YOUR OBJECTIVE.
Quote exactly the lines spanning from the top of the data below to the line that contains "bpy.context.scene.collection.objects.link(floor)", including both.

DATA.
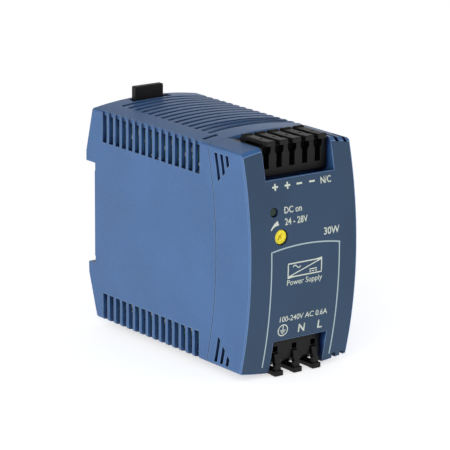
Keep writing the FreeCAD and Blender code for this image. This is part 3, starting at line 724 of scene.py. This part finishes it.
def solder_side():
    """Rows of solder joints on the side of the main board that the left vents show."""
    rng = random.Random(7)
    low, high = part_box("main_board")
    bm = bmesh.new()
    x = low.x + SOLDER_ROOT * MM
    y = low.y + SOLDER_FIRST * MM
    while y < high.y - SOLDER_LAST * MM:
        for z in SOLDER_ROWS:
            if rng.random() < SOLDER_CHANCE:
                shift = rng.uniform(-0.7, 0.7) * MM
                size = rng.uniform(0.55, 0.95) * MM
                dome(bm, x, y + shift, z * MM + rng.uniform(-0.5, 0.5) * MM, size, size * 0.75, 1.15)
        y += SOLDER_PITCH * MM
    for face in bm.faces:
        face.smooth = len(face.verts) <= 4
    finish_piece("solder_joints", mesh_from(bm, "solder_joints"), SOLDER)


# ---------------------------------------------------------------- studio
SKY_LOW = (1.0, 1.0, 1.0, 1)
SKY_HIGH = (0.28, 0.28, 0.28, 1)
PAPER_DARK = (0.86, 0.86, 0.86, 1)
PAPER_LIGHT = (0.88, 0.88, 0.88, 1)
FLOOR_HALF = 6.0

# Name, place in metres, side of the square in metres, and power in watts.
SOFTBOXES = (
    ("key_softbox", (-0.42, -0.42, 0.30), 0.35, 1.0),
    ("fill_softbox", (0.75, -0.65, 0.35), 0.6, 0.8),
)


def studio():
    floor_z = cad_box[0].z
    bm = bmesh.new()
    bmesh.ops.create_grid(bm, x_segments=8, y_segments=8, size=FLOOR_HALF)
    for v in bm.verts:
        v.co.z = floor_z
    mesh = mesh_from(bm, "floor")
    look = Look("floor_paper", Roughness=0.9, Emission_Color=(1, 1, 1, 1), Emission_Strength=0.62)
    fibres = look.noise(PAPER_FIBRES, 3)
    look.link(look.ramp(fibres, 0.3, 0.7, PAPER_DARK, PAPER_LIGHT), "Base Color")
    mesh.materials.append(look.material)
    floor = bpy.data.objects.new("floor", mesh)
    bpy.context.scene.collection.objects.link(floor)

    world = bpy.data.worlds.new("studio")
    bpy.context.scene.world = world
    world.use_nodes = True
    tree = world.node_tree
    background = tree.nodes["Background"]
    background.inputs["Strength"].default_value = 1.0
    direction = tree.nodes.new("ShaderNodeTexCoord").outputs["Generated"]
    parts = tree.nodes.new("ShaderNodeSeparateXYZ")
    tree.links.new(direction, parts.inputs["Vector"])
    sweep = tree.nodes.new("ShaderNodeValToRGB")
    tree.links.new(parts.outputs["Z"], sweep.inputs["Fac"])
    elements = sweep.color_ramp.elements
    elements[0].position = 0.2
    elements[0].color = SKY_LOW
    elements[1].position = 0.6
    elements[1].color = SKY_HIGH
    tree.links.new(sweep.outputs["Color"], background.inputs["Color"])

    middle = (cad_box[0] + cad_box[1]) / 2
    for name, place, size, power in SOFTBOXES:
        light = bpy.data.lights.new(name, "AREA")
        light.shape = "SQUARE"
        light.size = size
        light.energy = power
        lamp = bpy.data.objects.new(name, light)
        bpy.context.scene.collection.objects.link(lamp)
        lamp.location = Vector(place)
        lamp.rotation_euler = (middle - Vector(place)).to_track_quat("-Z", "Y").to_euler()


# ---------------------------------------------------------------- camera
CAMERA_AZIMUTH = math.radians(-36.42)
CAMERA_ELEVATION = math.radians(14.58)
CAMERA_ROLL = math.radians(0.37)
CAMERA_DISTANCE = 1.0104
CAMERA_TARGET = Vector((0.00118, -0.045, 0.00176))
CAMERA_LENS = 234.97
SENSOR = 36.0


def camera():
    az = CAMERA_AZIMUTH
    el = CAMERA_ELEVATION
    back = Vector((math.sin(az) * math.cos(el), -math.cos(az) * math.cos(el), math.sin(el)))
    level = Vector((math.cos(az), math.sin(az), 0))
    up = back.cross(level)
    right = level * math.cos(CAMERA_ROLL) + up * math.sin(CAMERA_ROLL)
    top = -level * math.sin(CAMERA_ROLL) + up * math.cos(CAMERA_ROLL)
    data = bpy.data.cameras.new("camera")
    data.lens = CAMERA_LENS
    data.sensor_width = SENSOR
    data.clip_start = 0.01
    data.clip_end = 50.0
    view = bpy.data.objects.new("camera", data)
    bpy.context.scene.collection.objects.link(view)
    turn = Matrix((right, top, back)).transposed().to_4x4()
    view.matrix_world = Matrix.Translation(CAMERA_TARGET + back * CAMERA_DISTANCE) @ turn
    bpy.context.scene.camera = view


dress_frame()
prints()
return_spring()
solder_side()
studio()
camera()
bpy.context.scene.view_settings.view_transform = "Standard"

WRITTEN RESPONSE.
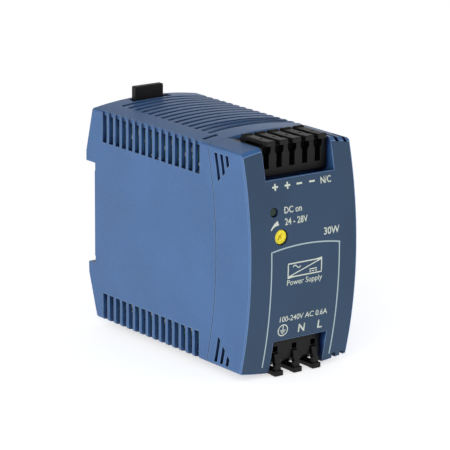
Keep writing the FreeCAD and Blender code for this image. This is part 3, starting at line 724 of scene.py. This part finishes it.
def solder_side():
    """Rows of solder joints on the side of the main board that the left vents show."""
    rng = random.Random(7)
    low, high = part_box("main_board")
    bm = bmesh.new()
    x = low.x + SOLDER_ROOT * MM
    y = low.y + SOLDER_FIRST * MM
    while y < high.y - SOLDER_LAST * MM:
        for z in SOLDER_ROWS:
            if rng.random() < SOLDER_CHANCE:
                shift = rng.uniform(-0.7, 0.7) * MM
                size = rng.uniform(0.55, 0.95) * MM
                dome(bm, x, y + shift, z * MM + rng.uniform(-0.5, 0.5) * MM, size, size * 0.75, 1.15)
        y += SOLDER_PITCH * MM
    for face in bm.faces:
        face.smooth = len(face.verts) <= 4
    finish_piece("solder_joints", mesh_from(bm, "solder_joints"), SOLDER)


# ---------------------------------------------------------------- studio
SKY_LOW = (1.0, 1.0, 1.0, 1)
SKY_HIGH = (0.28, 0.28, 0.28, 1)
PAPER_DARK = (0.86, 0.86, 0.86, 1)
PAPER_LIGHT = (0.88, 0.88, 0.88, 1)
FLOOR_HALF = 6.0

# Name, place in metres, side of the square in metres, and power in watts.
SOFTBOXES = (
    ("key_softbox", (-0.42, -0.42, 0.30), 0.35, 1.0),
    ("fill_softbox", (0.75, -0.65, 0.35), 0.6, 0.8),
)


def studio():
    floor_z = cad_box[0].z
    bm = bmesh.new()
    bmesh.ops.create_grid(bm, x_segments=8, y_segments=8, size=FLOOR_HALF)
    for v in bm.verts:
        v.co.z = floor_z
    mesh = mesh_from(bm, "floor")
    look = Look("floor_paper", Roughness=0.9, Emission_Color=(1, 1, 1, 1), Emission_Strength=0.62)
    fibres = look.noise(PAPER_FIBRES, 3)
    look.link(look.ramp(fibres, 0.3, 0.7, PAPER_DARK, PAPER_LIGHT), "Base Color")
    mesh.materials.append(look.material)
    floor = bpy.data.objects.new("floor", mesh)
    bpy.context.scene.collection.objects.link(floor)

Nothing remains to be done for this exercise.